## start

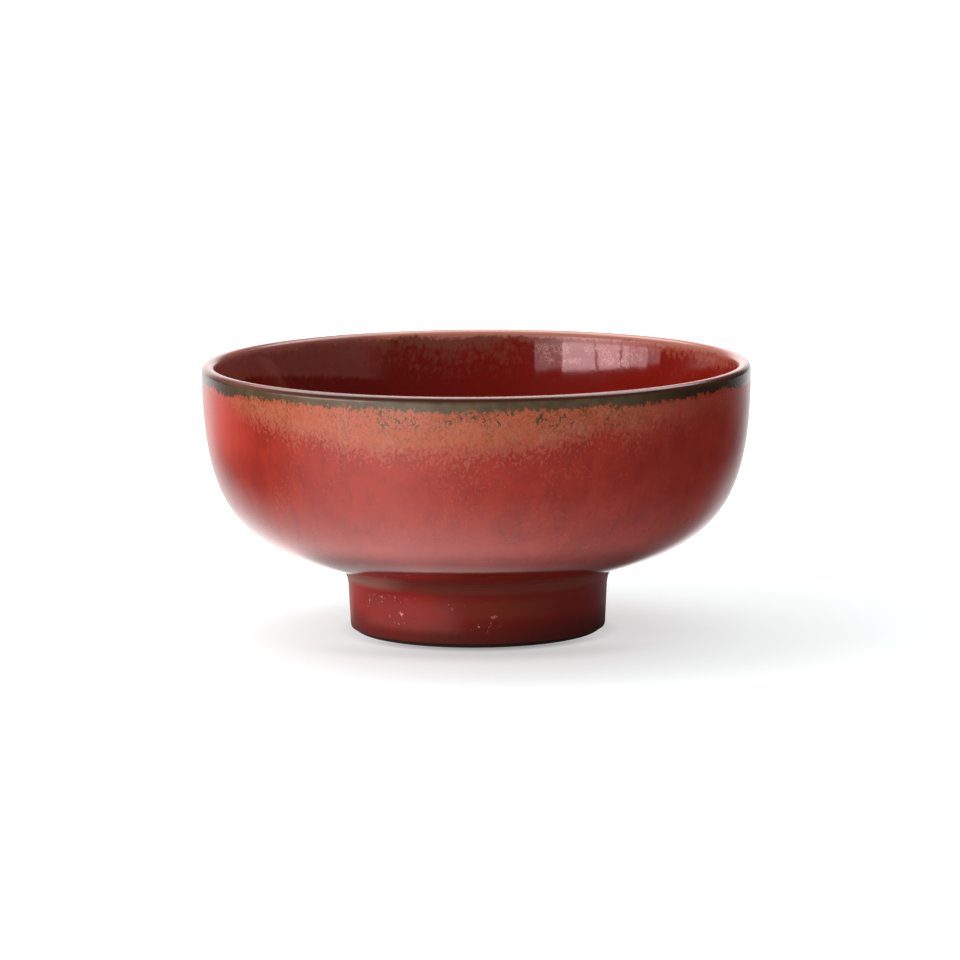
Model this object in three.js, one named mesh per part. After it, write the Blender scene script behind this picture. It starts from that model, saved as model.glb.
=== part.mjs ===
// A glazed stoneware bowl on a tall hollow foot.
// Millimetres, +Z up. The origin is on the bowl's axis, in the plane that it stands on.

import * as THREE from "three";
import { mergeVertices } from "three/addons/utils/BufferGeometryUtils.js";

// Overall size, measured on the finished, glazed surface
const bowlHeight = 73.7;
const rimRadius = 75;

// Wall of the bowl: its outside runs from the foot joint up to the rim in one curve
const jointRadius = 36.5; // where the underside meets the foot
const jointHeight = 17.6;
const undersideRise = 13.3; // degrees above level at the foot joint
const undersideReach = 29.5; // how far the flat underside pulls the curve outwards
const rimReach = 37.4; // how far the upright rim pulls the curve downwards
const lipThickness = 3.5;
const baseWall = 6; // wall at the foot joint
const wallThinning = 3; // power that keeps the thinning of the wall near the rim
const floorThickness = 6.5; // from the clay over the foot's hollow to the finished floor
const floorFlat = 16; // how far the level middle of the floor pulls its curve
const floorSweep = 9; // how far the wall's foot pulls the floor's curve

// Foot
const flareOut = 1.1; // how far the flare spreads out to the foot joint
const flareHeight = 3.2;
const footTaper = 0.45; // how far the foot draws in from the flare to its bottom edge
const footEdge = 2.8; // rounding of the bottom edge, on the glaze
const footWall = 6.65; // from the glaze outside to the clay wall of the hollow
const footInnerEdge = 1.2;
const hollowDepth = 13.5; // from the standing plane to the clay over the hollow
const hollowFillet = 2;
const slipThickness = 0.8;

// Glaze
const glazeThickness = 0.5;
const rimBandOutside = 4.5; // how far the rim's glaze comes down outside
const rimBandInside = 3;
const bareFoot = 1.3; // bare clay under the glaze at the foot's outside
const bareHollow = 2; // and inside the hollow

// Facets
const segments = 48;
const outsideSteps = 8;
const insideSteps = 7;
const floorSteps = 4;
const lipSteps = 6;
const bareEdgeSteps = 4;
const glazedEdgeSteps = 2;
const innerEdgeSteps = 3;
const flareSteps = 3;
const filletSteps = 4;
const weld = 1e-5; // vertices this near are one

const finishes = {
  clay: { color: 0x4a3326, roughness: 0.85, metalness: 0 },
  slip: { color: 0x5a4032, roughness: 0.9, metalness: 0 },
  redGlaze: { color: 0x8e2418, roughness: 0.2, metalness: 0 },
  insideGlaze: { color: 0x6a1c12, roughness: 0.2, metalness: 0 },
  oliveGlaze: { color: 0x5a4a38, roughness: 0.25, metalness: 0 },
};

// Points of a curve pushed in from the finished surface by a depth
function pushedIn(curve, t, depth) {
  const along = curve.getTangent(t);
  const inward = new THREE.Vector2(-along.y, along.x);
  return curve.getPoint(t).addScaledVector(inward, depth);
}

// Where a rising run of points reaches a height
function reachHeight(pointAt, height) {
  const halvings = 40;
  let low = 0;
  let high = 1;
  for (let halving = 0; halving < halvings; halving++) {
    const middle = (low + high) / 2;
    if (pointAt(middle).y < height) low = middle;
    else high = middle;
  }
  return (low + high) / 2;
}

function spread(from, to, steps) {
  return Array.from({ length: steps + 1 }, (_, i) => from + ((to - from) * i) / steps);
}

function point(r, z) {
  return new THREE.Vector2(r, z);
}

function arc(centre, radius, fromDegrees, toDegrees, steps) {
  return spread(fromDegrees, toDegrees, steps).map((degrees) => {
    const angle = THREE.MathUtils.degToRad(degrees);
    return point(centre.x + radius * Math.cos(angle), centre.y + radius * Math.sin(angle));
  });
}

// Wall of the bowl
const rimSpring = bowlHeight - lipThickness / 2;
const rise = THREE.MathUtils.degToRad(undersideRise);
const outside = new THREE.CubicBezierCurve(
  point(jointRadius, jointHeight),
  point(jointRadius + undersideReach * Math.cos(rise), jointHeight + undersideReach * Math.sin(rise)),
  point(rimRadius, rimSpring - rimReach),
  point(rimRadius, rimSpring),
);

// The wall thins from the foot joint to the lip, mostly near the lip
function wallAt(t) {
  return baseWall - (baseWall - lipThickness) * t ** wallThinning;
}

const outsideGlazeTop = reachHeight((t) => pushedIn(outside, t, 0), bowlHeight - rimBandOutside);
const insideGlazeTop = reachHeight((t) => pushedIn(outside, t, wallAt(t)), bowlHeight - rimBandInside);
const outsideRun = spread(0, outsideGlazeTop, outsideSteps);
const insideRun = spread(0, insideGlazeTop, insideSteps);

const glazedOutside = outsideRun.map((t) => pushedIn(outside, t, 0));
const clayOutside = outsideRun.map((t) => pushedIn(outside, t, glazeThickness));
const clayInside = insideRun.map((t) => pushedIn(outside, t, wallAt(t) - glazeThickness));
const glazedInside = insideRun.map((t) => pushedIn(outside, t, wallAt(t)));

// Rounded lip, from its outside over the top to its inside
const lipCentre = point(rimRadius - lipThickness / 2, rimSpring);
const glazedLip = arc(lipCentre, lipThickness / 2, 0, 180, lipSteps);
const clayLip = arc(lipCentre, lipThickness / 2 - glazeThickness, 0, 180, lipSteps);

// Floor of the bowl, from the axis out to the wall
const floorHeight = hollowDepth + floorThickness;
const wallFoot = glazedInside[0];
const nearFoot = 0.02; // a short way up the wall's curve
const wallFootSlope = pushedIn(outside, nearFoot, wallAt(nearFoot)).sub(wallFoot).normalize();
const floor = new THREE.CubicBezierCurve(
  point(0, floorHeight),
  point(floorFlat, floorHeight),
  wallFoot.clone().addScaledVector(wallFootSlope, -floorSweep),
  wallFoot.clone(),
);
const floorRun = spread(0, 1, floorSteps).slice(1, -1);
const glazedFloor = [point(0, floorHeight), ...floorRun.map((t) => pushedIn(floor, t, 0))];
const clayFloor = [
  point(0, floorHeight - glazeThickness),
  ...floorRun.map((t) => pushedIn(floor, t, -glazeThickness)),
];

// Foot, from the bottom edge up to the joint
const footTopRadius = jointRadius - flareOut;
const footRadius = footTopRadius - footTaper;
const footInnerRadius = footRadius - footWall;
const edgeCentre = point(footRadius - footEdge, footEdge - glazeThickness);
const footTop = jointHeight - flareHeight;
const flare = new THREE.QuadraticBezierCurve(
  point(footTopRadius, footTop),
  point(footTopRadius, jointHeight - flareOut),
  point(jointRadius, jointHeight),
);
const glazeEnd = -THREE.MathUtils.radToDeg(Math.asin((edgeCentre.y - bareFoot) / footEdge));
const clayEdge = footEdge - glazeThickness;
const glazedEdge = arc(edgeCentre, clayEdge, glazeEnd, 0, glazedEdgeSteps); // clay under the glaze

// Joint under the bowl: a level seat round a boss, with slip on both
const seat = clayOutside[0];
const ringTop = seat.y - slipThickness;
const bossRadius = footInnerRadius - slipThickness;
const ringTopOnFlare = reachHeight((t) => pushedIn(flare, t, glazeThickness), ringTop);
const flareRun = spread(0, ringTopOnFlare, flareSteps);
const clayFlare = flareRun.map((t) => pushedIn(flare, t, glazeThickness));
const glazedFlare = flareRun.map((t) => pushedIn(flare, t, 0));
const ringCorner = clayFlare[clayFlare.length - 1];

// One turned piece. A profile runs from axis to axis, or closes on itself, and two pieces
// that touch list the outline that they share in the same direction, so their facets match.
function turned(name, finish, profile) {
  const onAxis = profile[0].x === 0;
  const outline = onAxis ? profile : [...profile, profile[0]];
  const lathe = new THREE.LatheGeometry(outline, segments);
  lathe.deleteAttribute("normal");
  lathe.deleteAttribute("uv");
  const solid = mergeVertices(lathe, weld);
  const clockwise = THREE.ShapeUtils.area(profile) < 0;
  if (clockwise) {
    const index = solid.getIndex();
    for (let i = 0; i < index.count; i += 3) {
      const second = index.getX(i + 1);
      index.setX(i + 1, index.getX(i + 2));
      index.setX(i + 2, second);
    }
  }
  solid.rotateX(Math.PI / 2);
  solid.computeVertexNormals();
  const mesh = new THREE.Mesh(solid, new THREE.MeshStandardMaterial(finish));
  mesh.name = name;
  return mesh;
}

// The thrown bowl: outside, lip, inside, floor, and the seat and boss that hold the foot
function bowlBody() {
  return turned("bowl_body", finishes.clay, [
    point(0, hollowDepth),
    point(bossRadius, hollowDepth),
    point(bossRadius, seat.y),
    ...clayOutside,
    ...clayLip,
    ...[...clayInside].reverse(),
    ...[...clayFloor].reverse(),
  ]);
}

// The hollow foot, which stands on its bare bottom edge
function footRing() {
  const innerEdgeCentre = point(footInnerRadius + footInnerEdge, footInnerEdge);
  return turned("foot_ring", finishes.clay, [
    ...arc(edgeCentre, clayEdge, -90, glazeEnd, bareEdgeSteps),
    ...glazedEdge.slice(1),
    ...clayFlare,
    point(footInnerRadius, ringTop),
    point(footInnerRadius, hollowDepth),
    point(footInnerRadius, bareHollow),
    ...arc(innerEdgeCentre, footInnerEdge, 180, 270, innerEdgeSteps),
  ]);
}

// Slip that fills the joint between the bowl and its foot
function slipJoint() {
  return turned("slip_joint", finishes.slip, [
    point(bossRadius, hollowDepth),
    point(bossRadius, seat.y),
    seat,
    ringCorner,
    point(footInnerRadius, ringTop),
    point(footInnerRadius, hollowDepth),
  ]);
}

function outsideGlaze() {
  return turned("outside_glaze", finishes.redGlaze, [
    ...clayOutside,
    ...[...glazedOutside].reverse(),
  ]);
}

function rimGlaze() {
  return turned("rim_glaze", finishes.oliveGlaze, [
    clayOutside[clayOutside.length - 1],
    ...clayLip,
    clayInside[clayInside.length - 1],
    glazedInside[glazedInside.length - 1],
    ...[...glazedLip].reverse(),
    glazedOutside[glazedOutside.length - 1],
  ]);
}

function insideGlaze() {
  return turned("inside_glaze", finishes.insideGlaze, [
    ...glazedFloor,
    ...glazedInside,
    ...[...clayInside].reverse(),
    ...[...clayFloor].reverse(),
  ]);
}

function footGlaze() {
  return turned("foot_glaze", finishes.redGlaze, [
    ...glazedEdge,
    ...clayFlare,
    seat,
    glazedOutside[0],
    ...[...glazedFlare].reverse(),
    ...arc(edgeCentre, footEdge, 0, glazeEnd, glazedEdgeSteps),
  ]);
}

function footRecessGlaze() {
  const wall = footInnerRadius - glazeThickness;
  const ceiling = hollowDepth - glazeThickness;
  const corner = point(wall - hollowFillet, ceiling - hollowFillet);
  return turned("foot_recess_glaze", finishes.insideGlaze, [
    point(0, hollowDepth),
    point(bossRadius, hollowDepth),
    point(footInnerRadius, hollowDepth),
    point(footInnerRadius, bareHollow),
    point(wall, bareHollow),
    ...arc(corner, hollowFillet, 0, 90, filletSteps),
    point(0, ceiling),
  ]);
}

const bowl = new THREE.Group();
bowl.name = "footed_bowl";
bowl.add(
  bowlBody(),
  footRing(),
  slipJoint(),
  insideGlaze(),
  outsideGlaze(),
  rimGlaze(),
  footGlaze(),
  footRecessGlaze(),
);

export default bowl;
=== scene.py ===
import math

import bpy
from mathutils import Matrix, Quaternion, Vector


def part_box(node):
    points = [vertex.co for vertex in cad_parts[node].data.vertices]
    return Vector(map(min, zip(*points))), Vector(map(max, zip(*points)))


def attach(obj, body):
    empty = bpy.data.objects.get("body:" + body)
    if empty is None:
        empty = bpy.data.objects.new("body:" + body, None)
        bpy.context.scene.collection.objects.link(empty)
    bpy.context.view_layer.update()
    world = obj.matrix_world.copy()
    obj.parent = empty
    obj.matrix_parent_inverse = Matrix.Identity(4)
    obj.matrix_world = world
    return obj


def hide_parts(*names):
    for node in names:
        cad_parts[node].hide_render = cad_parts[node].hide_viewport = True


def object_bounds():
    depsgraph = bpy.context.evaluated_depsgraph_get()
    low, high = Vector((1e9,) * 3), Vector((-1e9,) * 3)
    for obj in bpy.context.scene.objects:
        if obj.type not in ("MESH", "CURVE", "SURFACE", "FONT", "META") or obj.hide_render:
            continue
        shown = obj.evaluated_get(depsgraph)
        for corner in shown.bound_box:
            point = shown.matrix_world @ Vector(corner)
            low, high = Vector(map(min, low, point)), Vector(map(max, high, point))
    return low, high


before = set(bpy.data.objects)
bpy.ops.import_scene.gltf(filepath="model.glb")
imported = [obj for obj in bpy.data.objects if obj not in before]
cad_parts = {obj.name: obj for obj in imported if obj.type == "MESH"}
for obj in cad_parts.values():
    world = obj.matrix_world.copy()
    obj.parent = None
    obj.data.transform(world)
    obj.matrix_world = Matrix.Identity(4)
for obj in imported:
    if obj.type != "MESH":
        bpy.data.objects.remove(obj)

cadLow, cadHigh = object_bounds()
mm = 0.001
halvings = 40
weldDistance = 0.0005 * mm
creaseAngle = 40

# Main sizes, taken from the frame
rimRadius = cadHigh.x
bowlHeight = cadHigh.z
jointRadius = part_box("foot_glaze")[1].x
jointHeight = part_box("outside_glaze")[0].z
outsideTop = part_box("outside_glaze")[1].z
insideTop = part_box("inside_glaze")[1].z
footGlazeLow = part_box("foot_glaze")[0].z
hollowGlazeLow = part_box("foot_recess_glaze")[0].z
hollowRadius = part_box("foot_recess_glaze")[1].x
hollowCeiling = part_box("foot_recess_glaze")[1].z

bowl = dict(
    floorTop=20.0 * mm,          # height of the glaze on the bowl's floor
    undersideRise=13.3,          # degrees above level at the foot
    undersideReach=29.5 * mm,
    rimReach=37.4 * mm,
    lip=3.5 * mm,
    baseWall=6.0 * mm,
    thinning=3,                  # power that keeps the thinning of the wall near the rim
    glaze=0.5 * mm,
    floorFlat=16 * mm,
    floorSweep=9 * mm,
    turns=320,                   # segments round the bowl
    wallSteps=72,
    wallClaySteps=24,            # on the side of a coat that faces the clay
    floorSteps=24,
    lipSteps=14,
    lipLegSteps=8,
)

foot = dict(
    flareOut=1.1 * mm,
    flareHeight=6.5 * mm,
    flareReach=0.027,            # share of the wall curve that the flare runs along
    taper=0.45 * mm,
    edge=2.8 * mm,
    innerEdge=1.2 * mm,
    fillet=2.0 * mm,
    coatShare=0.5,               # share of the flare behind which the coat has clay
    steps=8,
    turns=256,
)


def say(text):
    print("bowl: " + text)


# Outline maths

def bezier(corners, t):
    a, b, c, d = corners
    u = 1 - t
    return a * u ** 3 + b * (3 * u * u * t) + c * (3 * u * t * t) + d * t ** 3


def along(corners, t):
    a, b, c, d = corners
    u = 1 - t
    return ((b - a) * (3 * u * u) + (c - b) * (6 * u * t) + (d - c) * (3 * t * t)).normalized()


def pushedIn(corners, t, depth):
    way = along(corners, t)
    return bezier(corners, t) + Vector((-way.y, way.x)) * depth


def arc(centre, radius, start, end, steps):
    points = []
    for i in range(steps + 1):
        angle = math.radians(start + (end - start) * i / steps)
        points.append(centre + Vector((math.cos(angle), math.sin(angle))) * radius)
    return points


# Share of a rising curve at which it reaches a height, found by halving
def reachHeight(pointAt, height):
    low, high = 0.0, 1.0
    for halving in range(halvings):
        middle = (low + high) / 2
        if pointAt(middle).y < height:
            low = middle
        else:
            high = middle
    return (low + high) / 2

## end

The line with "const bowl = new THREE.Group();" marks the start and the line with "cad_parts[node].hide_render = cad_parts[node].hide_viewport" marks the end; transcribe every line in that stretch, unchanged.

RESULT:
const bowl = new THREE.Group();
bowl.name = "footed_bowl";
bowl.add(
  bowlBody(),
  footRing(),
  slipJoint(),
  insideGlaze(),
  outsideGlaze(),
  rimGlaze(),
  footGlaze(),
  footRecessGlaze(),
);

export default bowl;
=== scene.py ===
import math

import bpy
from mathutils import Matrix, Quaternion, Vector


def part_box(node):
    points = [vertex.co for vertex in cad_parts[node].data.vertices]
    return Vector(map(min, zip(*points))), Vector(map(max, zip(*points)))


def attach(obj, body):
    empty = bpy.data.objects.get("body:" + body)
    if empty is None:
        empty = bpy.data.objects.new("body:" + body, None)
        bpy.context.scene.collection.objects.link(empty)
    bpy.context.view_layer.update()
    world = obj.matrix_world.copy()
    obj.parent = empty
    obj.matrix_parent_inverse = Matrix.Identity(4)
    obj.matrix_world = world
    return obj


def hide_parts(*names):
    for node in names:
        cad_parts[node].hide_render = cad_parts[node].hide_viewport = True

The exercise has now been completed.